For businesses, that means trade policy monitoring can’t be something you review quarterly anymore. When programmes expire and get renewed on short timelines, when tariff rates can shift based on diplomatic negotiations, and when supplier eligibility can change based on governance standards, staying informed becomes a competitive advantage.

What Happens Next

The House has voted. The bill now moves to the Senate, where the AAFA is urging swift action given the bipartisan support and the fact that these programs have already expired. Once enacted, the three-year extension will be retroactive, which provides some relief for shipments that entered during the lapsed period.

Beth Hughes, vice president of trade and customs policy at the AAFA, put it clearly: “Yesterday’s vote reflects bipartisan recognition that protecting the African and Haitian apparel and footwear industries strengthens the US apparel and footwear industry, and its 3.6 million American workers, by opening markets for US cotton and textile exports and advancing diversified sourcing goals.”

That’s the framework to understand here.

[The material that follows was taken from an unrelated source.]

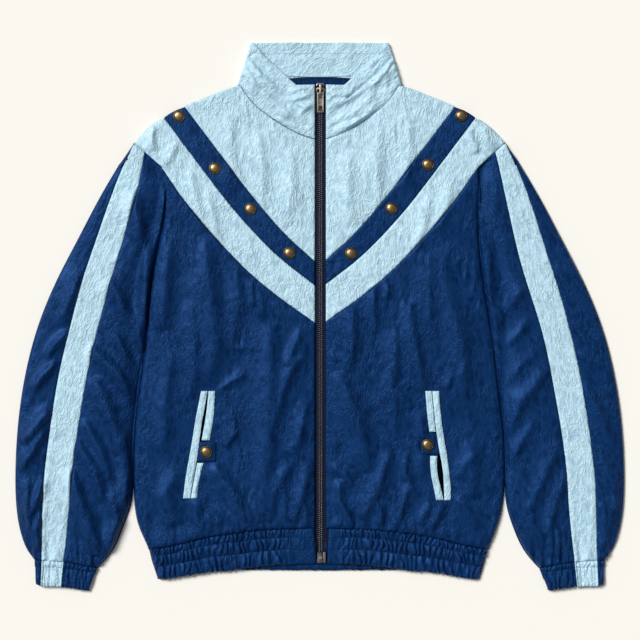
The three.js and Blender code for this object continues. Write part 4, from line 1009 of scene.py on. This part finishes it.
for side in ("right", "left"):
    for welt, cut in (("outer", (10, 156)), ("upper", (11, 70)), ("lower", (10, 64))):
        node_name = "pocket_welt_" + welt + "_" + side
        piece = make_cloth("welt_" + welt + "_" + side, node_name, 1.3, body_height, roll=0.4)
        lay(piece, sky_nylon, "sky_nylon", node_name)
        edges = strip_edges(node_name, 1.7)
        outer_edge = edges[0] if (side == "right") == (welt == "outer") else edges[1]
        sew("welt_" + welt + "_stitches_" + side, [outer_edge], [piece], sky_thread)
    tab = make_cloth("pocket_tab_cloth_" + side, "pocket_tab_" + side, 1.3, body_height, roll=0.5)
    lay(tab, navy_nylon, "navy_nylon", "pocket_tab_" + side)
    low, high = (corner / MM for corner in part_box("pocket_tab_" + side))
    frame_run = [(low.x + 2, low.y + 2), (high.x - 2, low.y + 2), (high.x - 2, high.y - 2),
                 (low.x + 2, high.y - 2), (low.x + 2, low.y + 2)]
    sew("pocket_tab_stitches_" + side, [frame_run], [tab], navy_thread)

    # A near-black sheet where the mouth gapes between the welts: the pocket's lining, its black a painted
    # shadow
    outer_y, outer_x, outer_z = strip_line("pocket_welt_outer_" + side)
    inner_y, inner_x, inner_z = strip_line("pocket_welt_upper_" + side, "pocket_welt_lower_" + side)
    heights = np.linspace(outer_y[0] + 3, outer_y[-1] - 3, LINING_ROWS)
    parts = np.linspace(0, 1, LINING_COLUMNS)
    places = []
    for level in heights:
        from_x = np.interp(level, outer_y, outer_x)
        to_x = np.interp(level, inner_y, inner_x)
        for part in parts:
            places.append((from_x + part * (to_x - from_x), level, np.interp(level, outer_y, outer_z) + 0.05))
    x, y, z = np.array(places).T
    corners = (0, 1, LINING_COLUMNS + 1, LINING_COLUMNS)
    faces = [[row * LINING_COLUMNS + k + corner for corner in corners]
             for row in range(LINING_ROWS - 1) for k in range(LINING_COLUMNS - 1)]
    lining = np.column_stack([x, y, z + body_height(x, y)]) * MM
    inside = new_piece("pocket_inside_shadow_" + side, lining, faces)
    modify(inside, "SOLIDIFY", thickness=0.2 * MM, offset=-1)
    inside.data.materials.append(pocket_lining_painted_shadow)
    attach(inside, "jacket")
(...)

These programs aren’t charity—they’re strategic tools that connect American economic interests with international partnerships. When they work, everyone benefits: African and Haitian suppliers get market access, American companies get duty-free imports, and US exporters of cotton and textiles get customers.

The Bottom Line

If your business touches textiles, apparel, footwear, or critical minerals sourced from sub-Saharan Africa or Haiti, the renewal of AGOA and HOPE/HELP gives you three years of clarity. Use that time wisely.

Model your exposure. Diversify your sourcing. Strengthen your partnerships. And keep watching the Senate, because until this becomes law, uncertainty remains.

Trade policy is moving faster than it used to. The companies that treat these changes as opportunities to reassess and adapt will be better positioned than those who simply hope for stability and do nothing.